[JSON records of objects]
## begin

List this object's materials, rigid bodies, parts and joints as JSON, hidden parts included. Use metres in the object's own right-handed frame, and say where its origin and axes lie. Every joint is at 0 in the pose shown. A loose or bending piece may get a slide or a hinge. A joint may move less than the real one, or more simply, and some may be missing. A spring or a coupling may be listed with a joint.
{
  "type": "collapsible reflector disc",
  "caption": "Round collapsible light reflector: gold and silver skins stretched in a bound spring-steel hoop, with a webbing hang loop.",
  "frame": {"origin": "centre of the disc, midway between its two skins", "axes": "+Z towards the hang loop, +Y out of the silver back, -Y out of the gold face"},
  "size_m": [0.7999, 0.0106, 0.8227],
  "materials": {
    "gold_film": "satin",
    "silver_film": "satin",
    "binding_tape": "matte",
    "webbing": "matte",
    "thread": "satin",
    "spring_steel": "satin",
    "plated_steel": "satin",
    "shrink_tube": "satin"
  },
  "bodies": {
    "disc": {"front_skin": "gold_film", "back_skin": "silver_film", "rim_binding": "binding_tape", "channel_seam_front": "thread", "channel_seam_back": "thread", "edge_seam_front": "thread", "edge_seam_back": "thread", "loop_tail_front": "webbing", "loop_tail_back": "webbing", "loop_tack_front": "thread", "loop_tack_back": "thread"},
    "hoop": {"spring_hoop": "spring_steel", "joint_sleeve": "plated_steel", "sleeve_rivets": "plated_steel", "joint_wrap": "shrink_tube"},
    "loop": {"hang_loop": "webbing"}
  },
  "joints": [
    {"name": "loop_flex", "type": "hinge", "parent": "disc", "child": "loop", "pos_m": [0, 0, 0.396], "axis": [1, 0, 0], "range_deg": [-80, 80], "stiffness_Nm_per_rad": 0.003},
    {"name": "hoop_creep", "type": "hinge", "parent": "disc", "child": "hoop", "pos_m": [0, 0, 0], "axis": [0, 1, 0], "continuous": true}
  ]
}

## end
## begin

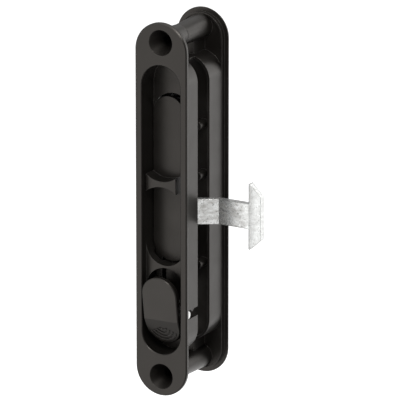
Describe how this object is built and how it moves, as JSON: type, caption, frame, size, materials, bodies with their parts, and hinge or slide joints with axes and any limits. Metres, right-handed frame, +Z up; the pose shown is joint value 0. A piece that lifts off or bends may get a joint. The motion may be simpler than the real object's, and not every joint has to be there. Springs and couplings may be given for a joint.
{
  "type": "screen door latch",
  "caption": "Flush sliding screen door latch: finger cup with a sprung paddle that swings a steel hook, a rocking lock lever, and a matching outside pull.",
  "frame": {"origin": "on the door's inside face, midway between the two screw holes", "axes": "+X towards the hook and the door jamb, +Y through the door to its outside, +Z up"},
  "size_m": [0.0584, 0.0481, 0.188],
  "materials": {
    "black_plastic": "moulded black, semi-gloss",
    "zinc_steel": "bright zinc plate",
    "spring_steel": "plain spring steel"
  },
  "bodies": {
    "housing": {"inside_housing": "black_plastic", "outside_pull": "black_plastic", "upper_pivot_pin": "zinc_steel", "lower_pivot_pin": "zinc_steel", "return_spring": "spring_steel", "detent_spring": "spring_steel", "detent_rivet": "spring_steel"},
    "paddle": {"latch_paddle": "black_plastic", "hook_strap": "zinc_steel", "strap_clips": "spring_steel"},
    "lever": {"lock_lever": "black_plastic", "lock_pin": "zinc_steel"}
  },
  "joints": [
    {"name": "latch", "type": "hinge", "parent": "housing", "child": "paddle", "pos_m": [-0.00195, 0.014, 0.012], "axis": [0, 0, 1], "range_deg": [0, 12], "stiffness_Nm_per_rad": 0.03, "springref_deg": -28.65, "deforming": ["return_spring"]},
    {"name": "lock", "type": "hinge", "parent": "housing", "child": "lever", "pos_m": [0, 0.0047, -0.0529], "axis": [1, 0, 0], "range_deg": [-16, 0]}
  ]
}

## end

* AIM *
Extract, from the material above, each line holding the word "piece".

* SOLUTION *
List this object's materials, rigid bodies, parts and joints as JSON, hidden parts included. Use metres in the object's own right-handed frame, and say where its origin and axes lie. Every joint is at 0 in the pose shown. A loose or bending piece may get a slide or a hinge. A joint may move less than the real one, or more simply, and some may be missing. A spring or a coupling may be listed with a joint.
Describe how this object is built and how it moves, as JSON: type, caption, frame, size, materials, bodies with their parts, and hinge or slide joints with axes and any limits. Metres, right-handed frame, +Z up; the pose shown is joint value 0. A piece that lifts off or bends may get a joint. The motion may be simpler than the real object's, and not every joint has to be there. Springs and couplings may be given for a joint.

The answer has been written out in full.